名古屋大学、有機塩触媒によるエステルの実用的合成法を開発

パーム油からバイオディーゼルを効率的に合成

名古屋大学は2018年2月27日、金属を含まない有機塩触媒によるカルボン酸エステルの効率的合成法を開発したと発表した。これまで触媒的な合成が困難だった高極性な糖類のエステルなどを効率的に高純度で製造できるようになり、医薬品、化粧品、油脂、ポリエステルなどの工業的製造法への応用が期待できる。

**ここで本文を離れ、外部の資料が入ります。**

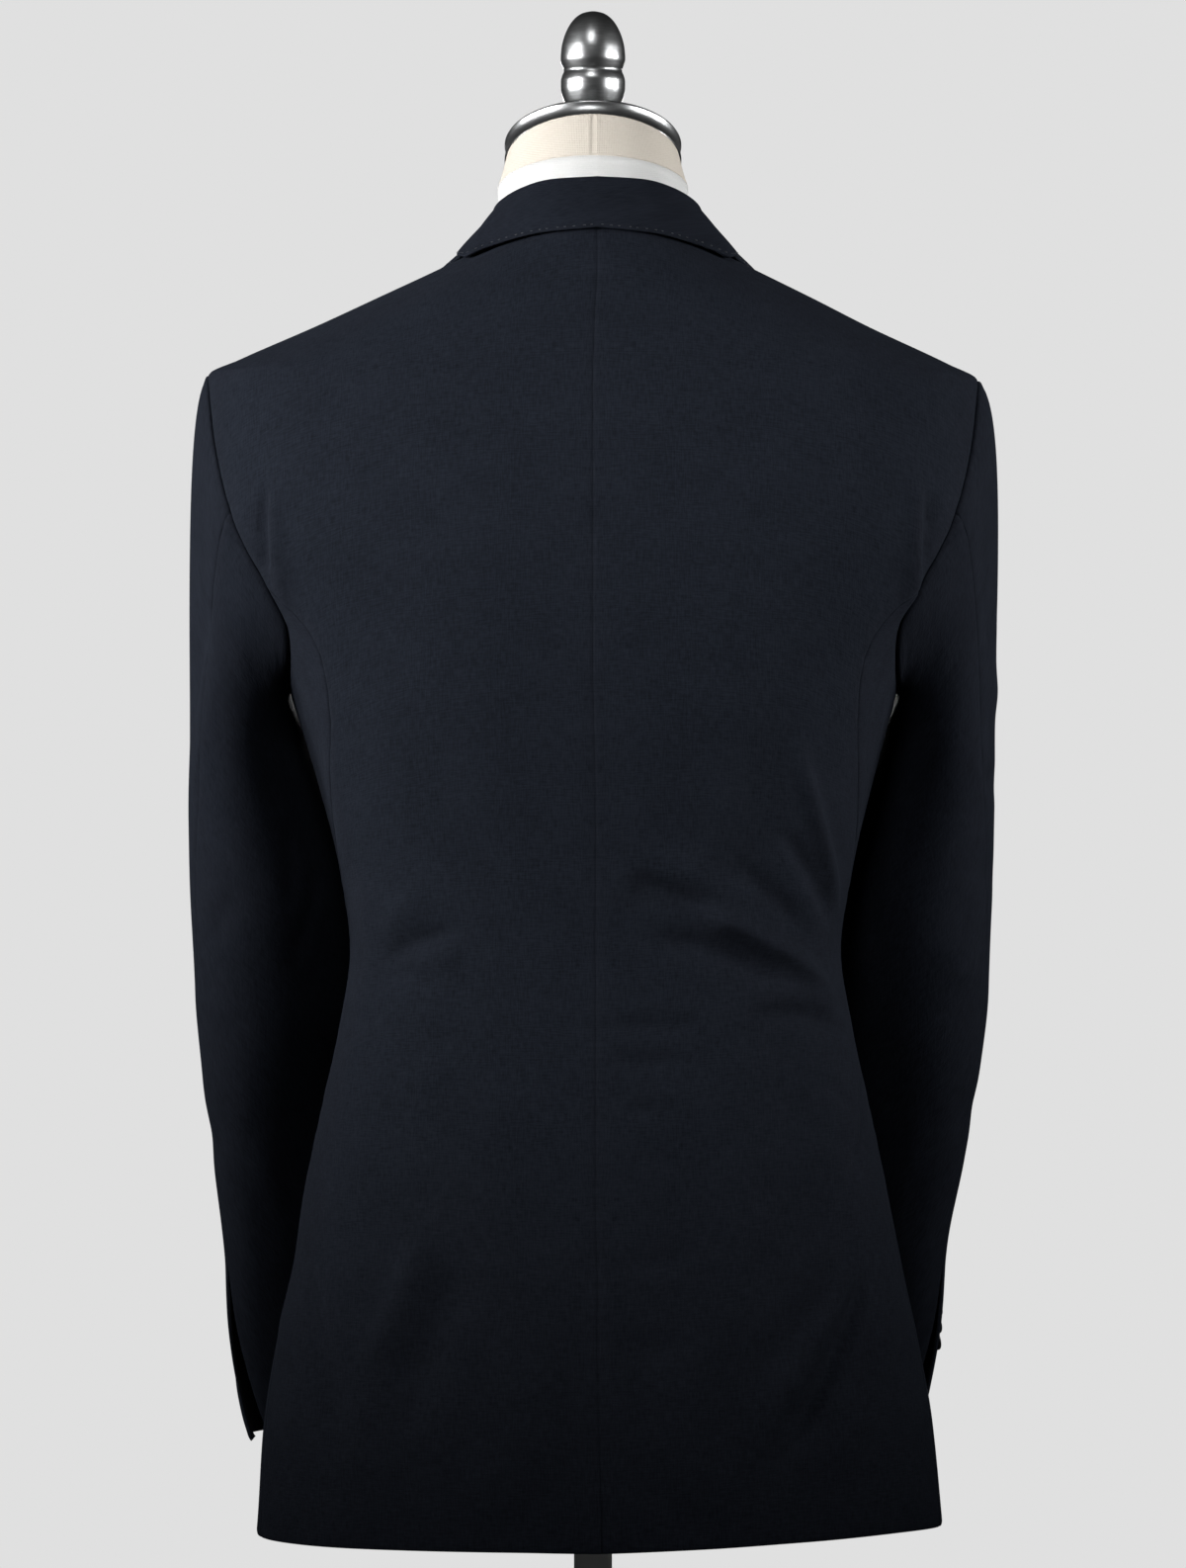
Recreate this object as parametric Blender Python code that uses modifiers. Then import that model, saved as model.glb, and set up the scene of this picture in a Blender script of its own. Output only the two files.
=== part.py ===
"""A tailored blazer worn on a limbless dress form.

Metres, +Z up.  The garment faces -Y, its back faces +Y, and the wearer's left is +X.  The origin is
the middle of the form's base, on the floor.

The garment's body is one worked-out form: level slices, each a superellipse, whose sizes run smoothly
through BODY_SECTIONS.  Panels are open grids on that form between two seam lines, and Solidify gives
each its wall.  The sleeves are two-piece tubes that start at the armhole and run through rings.
"""
import math

import bmesh
import bpy
import numpy as np
from mathutils import Vector

# ---- Cloth and seams -------------------------------------------------------------------------------
HEM_Z = 0.140               # height of the jacket's back hem over the floor
WALL = 0.0020               # wool, canvas and lining together
LAPEL_WALL = 0.0022
SEAM_HALF_GAP = 0.00025     # each piece stops this far short of its seam line
SEAM_EDGE = 0.003           # the narrow last strip of a panel, along its seam
LAYER_GAP = 0.0013          # air between two cloth layers that lie on each other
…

従来のエステル合成法では、触媒の多くはチタン(Ti)、スズ(Sn)、アンチモン(Sb)など毒性や着色の問題が懸念される金属塩が使われており、生成するエステルに触媒由来の金属種が残留するという問題がある。また、医薬品や化粧品で用いられるエステルは高極性のものが多く、金属イオンを強く吸着して触媒活性を阻害するため、これらのエステルには金属塩触媒の使用は不向きだ。

今回同大学の研究グループは、金属塩触媒が不向きな極性の高い基質に対しても適用できる有機塩触媒を開発するため、メタルフリーのアンモニウム塩触媒に着目した。最も高い触媒活性が期待されるのはアンモニウムアルコキシド[R4N+][OR2]だが、化学的に不安定で触媒として直接取り扱うことは困難であるため研究を重ねた結果、実用性に優れた極めてシンプルなアンモニウム塩触媒[R4N+][OCO2Me]の開発に成功した。

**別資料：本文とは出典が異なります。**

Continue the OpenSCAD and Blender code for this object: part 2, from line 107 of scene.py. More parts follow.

この有機塩触媒を用いることで、幅広い配位性基質に対して高収率で目的生成物が得られた。また一般的な金属塩触媒とは異なり、使用できる溶媒は幅広い。さらに低温でも高活性であり、これまで例のないL-α-アミノ酸エステルの直接的なエステル交換反応にも成功した。不安定な金属塩触媒を扱う時のような特別な技術を要することもない。反応液を冷却処理して反応液と触媒成分を分離できることから、触媒回収再利用も可能となり実質の触媒量を低減できる。

また今回の研究により、アンモニウム塩触媒の窒素原子をリン原子に置換したホスホニウム塩触媒も似た触媒活性を示すことがわかった。両者を比較すると、触媒活性はアンモニウム塩の方が高く、安定性はホスホニウム塩の方がよい。この活性の差を利用して、ジオール(ヒドロキシ基を2つ持つ化合物)の選択的メタクリレート誘導体を高収率で作り分けることができた。さらに、環境負荷の低い燃料であるバイオディーゼルもパーム油から高収率で合成できた。

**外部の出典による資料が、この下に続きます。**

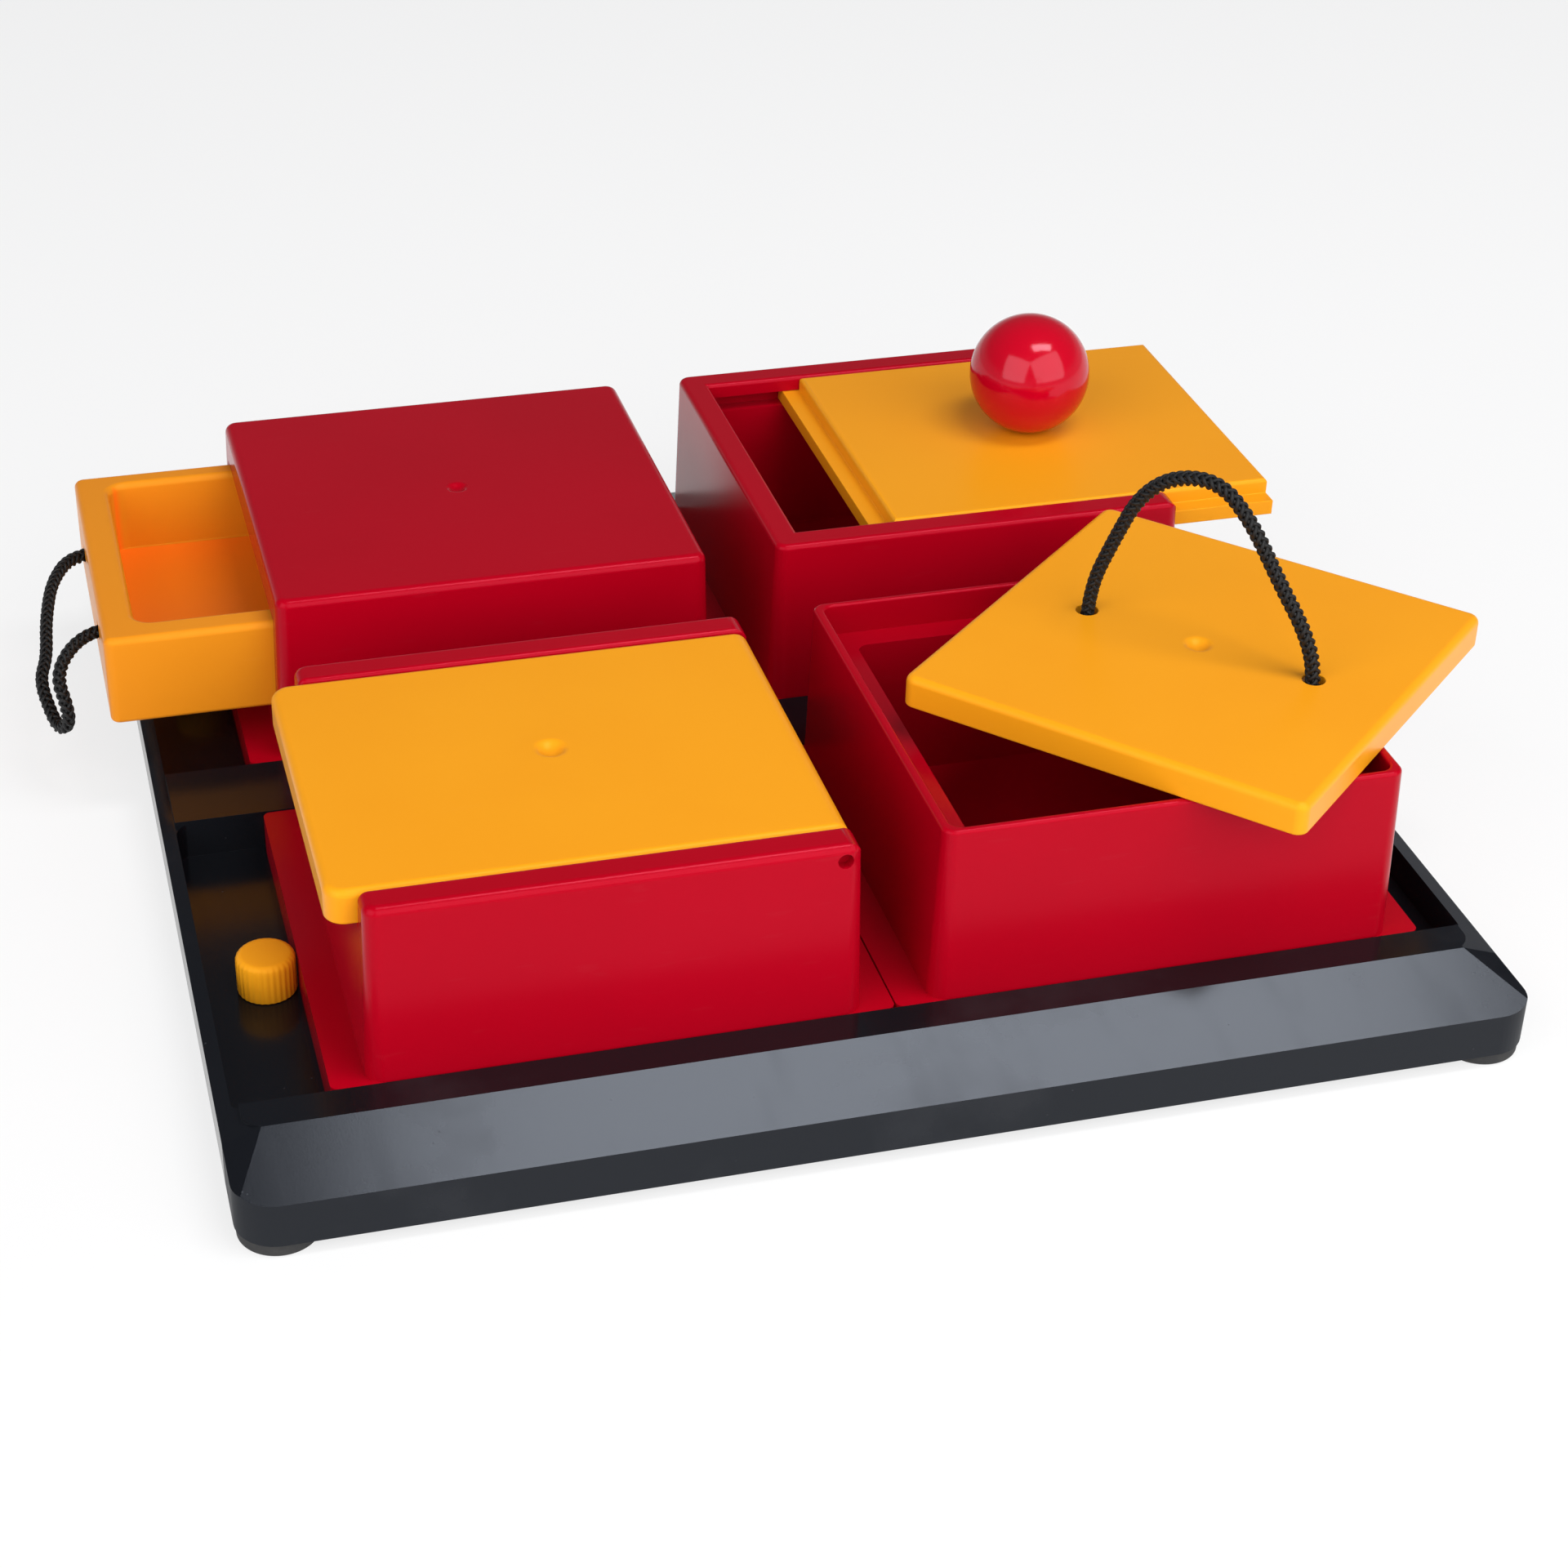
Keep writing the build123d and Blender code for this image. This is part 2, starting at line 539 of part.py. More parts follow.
def make_drawer():
    cy = ROW_Y[1]
    left, right, front, back = DRAWER_WALLS
    x = (DRAWER_LEFT, DRAWER_LEFT + DRAWER_LENGTH)
    y = span(cy, DRAWER_WIDTH / 2)
    body = rounded(x, y, (DRAWER_BOTTOM, DRAWER_TOP), DRAWER_CORNER)
    cavity = (
        (x[0] + left, x[1] - right),
        (y[0] + front, y[1] - back),
        (DRAWER_FLOOR, DRAWER_TOP + PAST),
    )
    body -= rounded(*cavity, CAVITY_CORNER)
    body = fillet(level_edges(body, DRAWER_TOP), DRAWER_EDGE)
    body = fillet(level_edges(body, DRAWER_BOTTOM), EDGE)
    hollow = ((y[0] + BOX_SKIN, y[1] - BOX_SKIN), (DRAWER_BOTTOM - 1, DRAWER_TOP - BOX_SKIN))
    core = block((x[0] + BOX_SKIN, x[1] - BOX_SKIN), *hollow) - block(*grown(cavity, BOX_SKIN))
    body -= core + block(knot_room(), *hollow)
    for hole_y in DRAWER_HOLE_Y:
        start = (x[0] - PAST, hole_y, DRAWER_HOLE_Z)
        body -= rod(start, (1, 0, 0), PAST + 2 * FACE_SKIN, DRAWER_ROPE_D + 2 * ROPE_PLAY)
    return body


# ------------------------------------------------------------------ sliding lid and its knob
def make_sliding_lid():
    cy = ROW_Y[1]
    low, high = SLIDE_PLATE
    plate_half = LIP_HALF - SLIDE_PLAY
    plate = block((SLIDE_LEFT, SLIDE_RIGHT), span(cy, plate_half), (low - 1, high))
    tongue = block(
        (SLIDE_LEFT - GROOVE_DEPTH, SLIDE_RIGHT),
        span(cy, plate_half + GROOVE_DEPTH),
        (SLIDE_TONGUE, low),
    )
    plate = fillet(level_edges(plate, high), EDGE)
    lid = plate + tongue
    recess = (
        (SLIDE_LEFT + LID_WALL, SLIDE_RIGHT - LID_WALL),
        span(cy, plate_half - LID_WALL),
        (SLIDE_TONGUE - 1, high - LID_SKIN),
    )
    boss = rod((*BALL_AT[:2], SLIDE_TONGUE), (0, 0, 1), high - SLIDE_TONGUE, BALL_BOSS_D)
    for cell in ribbed_recess(*recess, columns=4, rows=4):
        lid -= cell - boss
    below = (*BALL_AT[:2], SLIDE_TONGUE - 1)
    lid -= rod(below, (0, 0, 1), 1 + SCREW_SUNK + SCREW_HEAD, SCREW_HEAD_D + 6 * SCREW_PLAY)
    return lid - rod(below, (0, 0, 1), 1 + high - SLIDE_TONGUE + PAST, SCREW_D + 2 * SCREW_PLAY)


def make_ball():
    ball = Pos(*BALL_AT) * Sphere(BALL_D / 2)
    seat = SLIDE_PLATE[1]
    ball -= block(span(BALL_AT[0], BALL_D), span(BALL_AT[1], BALL_D), (seat - BALL_D, seat))
    return ball - rod((*BALL_AT[:2], seat), (0, 0, 1), SCREW_BITE, SCREW_D)


def make_knob_screw():
    head_top = SLIDE_TONGUE + SCREW_SUNK + SCREW_HEAD
    head = rod((*BALL_AT[:2], head_top - SCREW_HEAD), (0, 0, 1), SCREW_HEAD, SCREW_HEAD_D)
    length = SLIDE_PLATE[1] + SCREW_BITE - SCREW_TIP - head_top
    return head + rod((*BALL_AT[:2], head_top), (0, 0, 1), length, SCREW_D)


# ------------------------------------------------------------------ lock knobs
def make_lock_knob(y):
    """A knurled knob whose stem goes through the tray's floor and ends in a crossbar."""
    bottom = POCKET_FLOOR + LOCK_PLAY / 2
    head = Pos(LOCK_X, y, (bottom + LOCK_TOP) / 2) * Cylinder(LOCK_D / 2, LOCK_TOP - bottom)
    head = fillet(level_edges(head, LOCK_TOP), LOCK_EDGE)
    for place in PolarLocations(LOCK_D / 2, LOCK_GROOVES):
        head -= Pos(LOCK_X, y, bottom) * place * Cylinder(LOCK_GROOVE_R, 4 * LOCK_TOP)
    length, width, height = LOCK_BAR
    bar_top = POCKET_FLOOR - FLOOR_SKIN - LOCK_PLAY
    stem = rod((LOCK_X, y, bar_top), (0, 0, 1), bottom - bar_top, LOCK_STEM_D)
    bar = Pos(LOCK_X, y, bar_top - height / 2) * Box(width, length, height)
    return head + stem + bar


# ------------------------------------------------------------------ write every node
os.makedirs("parts", exist_ok=True)
save(make_tray(), "tray")
FOOT_NAMES = ["foot_front_left", "foot_front_right", "foot_back_left", "foot_back_right"]
for foot_name, place in zip(FOOT_NAMES, foot_places()):
    save(make_foot(*place), foot_name)
save(make_flap_box(), "flap_box")
save(make_lift_box(), "lift_box")
save(make_drawer_box(), "drawer_box")
save(make_slide_box(), "slide_box")
save(make_flap_lid(), "flap_lid")
save(make_hinge_pin(), "hinge_pin")
save(make_lift_lid(), "lift_lid")
LIFT_POINTS = lift_route()
save(rope(LIFT_POINTS, LIFT_ROPE_D, "lift rope"), "lift_rope")
save(lift_knot(LIFT_POINTS[0]) + lift_knot(LIFT_POINTS[-1]), "lift_rope_knots")
save(make_drawer(), "drawer")
save(rope(DRAWER_ROUTE, DRAWER_ROPE_D, "drawer rope"), "drawer_rope")
save(drawer_knot(DRAWER_ROUTE[0]) + drawer_knot(DRAWER_ROUTE[-1]), "drawer_rope_knots")
save(make_sliding_lid(), "sliding_lid")
save(make_ball(), "ball_knob")
save(make_knob_screw(), "knob_screw")
save(make_lock_knob(ROW_Y[0]), "front_lock_knob")
save(make_lock_knob(ROW_Y[1]), "back_lock_knob")
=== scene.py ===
# %% [markdown]
# # A dog puzzle feeder, dressed for the camera
#
# The feeder is a black tray with four red treat boxes. Each box opens in its own way: a hinged
# flap, a lift-off lid on a rope, a drawer on a rope, and a lid that slides under two lips. The
# construction model already gives every part its place and size, in metres. Here we give those
# parts their moulded edges, their braided rope and their plastics, and we light them like a
# catalogue picture.

from itertools import product
from math import atan2, cos, pi, radians, sin, tan

import bmesh
import bpy
from mathutils import Matrix, Vector


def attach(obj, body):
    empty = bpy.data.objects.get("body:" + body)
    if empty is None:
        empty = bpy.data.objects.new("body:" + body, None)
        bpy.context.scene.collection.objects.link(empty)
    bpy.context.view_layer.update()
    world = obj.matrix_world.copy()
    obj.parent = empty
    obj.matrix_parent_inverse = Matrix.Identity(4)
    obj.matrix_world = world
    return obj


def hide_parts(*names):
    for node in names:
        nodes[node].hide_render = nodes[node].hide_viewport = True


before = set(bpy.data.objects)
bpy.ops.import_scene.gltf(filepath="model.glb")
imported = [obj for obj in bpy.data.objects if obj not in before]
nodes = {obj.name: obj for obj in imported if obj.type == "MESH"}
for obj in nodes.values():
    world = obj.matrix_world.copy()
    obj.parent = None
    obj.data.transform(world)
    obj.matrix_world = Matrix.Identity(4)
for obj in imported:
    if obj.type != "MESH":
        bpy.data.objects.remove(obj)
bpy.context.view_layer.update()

# %% [markdown]
# ## The camera
#
# A long lens a good half metre away looks down at the tray's front, turned a little to the right.
# The tray's own middle is not quite the scene's origin, because the origin lies under the middle
# of everything, with the open drawer and lids. All measured places below are counted from
# the tray's middle, so one offset moves them into the scene.

# %% Place the camera
TRAY_MIDDLE = Vector((-0.00476, 0.0, 0.0035))
CAMERA_FROM_TRAY = Vector((-0.18726, -0.66887, 0.44295))
YAW, PITCH, ROLL = 0.260, 0.561, 0.0136     # radians
LENS, SHIFT = 70.03, (0.0475, -0.0088)

forward = Vector((sin(YAW) * cos(PITCH), cos(YAW) * cos(PITCH), -sin(PITCH)))
level_right = Vector((cos(YAW), -sin(YAW), 0))
level_up = level_right.cross(forward)
camera_right = cos(ROLL) * level_right + sin(ROLL) * level_up
camera_up = cos(ROLL) * level_up - sin(ROLL) * level_right

camera = bpy.data.objects.new("camera", bpy.data.cameras.new("camera"))
bpy.context.scene.collection.objects.link(camera)
axes = Matrix((camera_right, camera_up, -forward)).transposed()
camera.matrix_world = Matrix.Translation(CAMERA_FROM_TRAY + TRAY_MIDDLE) @ axes.to_4x4()
camera.data.lens = LENS
camera.data.shift_x, camera.data.shift_y = SHIFT
bpy.context.scene.camera = camera
print("camera at", [round(c, 3) for c in camera.location])

# %% [markdown]
# ## The ropes' routes
#
# Both handles are short pieces of braided cord, knotted behind the plastic. A NURBS spline of
# order three draws each as one smooth bend: the points below pull the line towards them without
# making corners. The braid later follows this line, so nothing else decides the ropes' shape.

# %% Draw the two centre lines
LID_MIDDLE = (98.1, -65.1)
LID_TURN = radians(42.4)
LIFT_ROUTE = [
    (-30.8, 62.0), (-30.8, 75.0), (-25.2, 90.5), (-19.5, 104.5), (-10.5, 112.5), (1.5, 114.0),
    (10.5, 105.5), (18.5, 93.0), (27.5, 80.5), (30.9, 70.5), (30.8, 62.0),
]
DRAWER_ROUTE = [
    (-158.2, 101.0, 39.8), (-166.5, 101.0, 40.2), (-173.3, 90.0, 38.6), (-176.4, 77.0, 33.8),
    (-177.5, 66.0, 28.0), (-180.1, 59.0, 25.5), (-178.5, 52.3, 19.8), (-176.8, 47.5, 16.8),
    (-174.5, 43.0, 19.5), (-173.8, 41.8, 24.9), (-176.2, 46.8, 34.8), (-166.5, 57.0, 40.4),
    (-158.2, 57.0, 39.8),
]


def at(x, y, z):
    """A place measured from the tray's middle in millimetres, as a point of the scene in metres."""
    return Vector((x, y, z)) / 1000 + TRAY_MIDDLE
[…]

今回の触媒は、取扱いが容易で、回収して再利用でき、高い反応再現性を示すほか、スケールアップにも対応できる。また従来法に比べ、適用可能な溶媒の種類や合成できるエステルの種類が大きく拡大している。安全で利便性が高く、低環境負荷のエステル合成法として、化学工業への展開が期待される。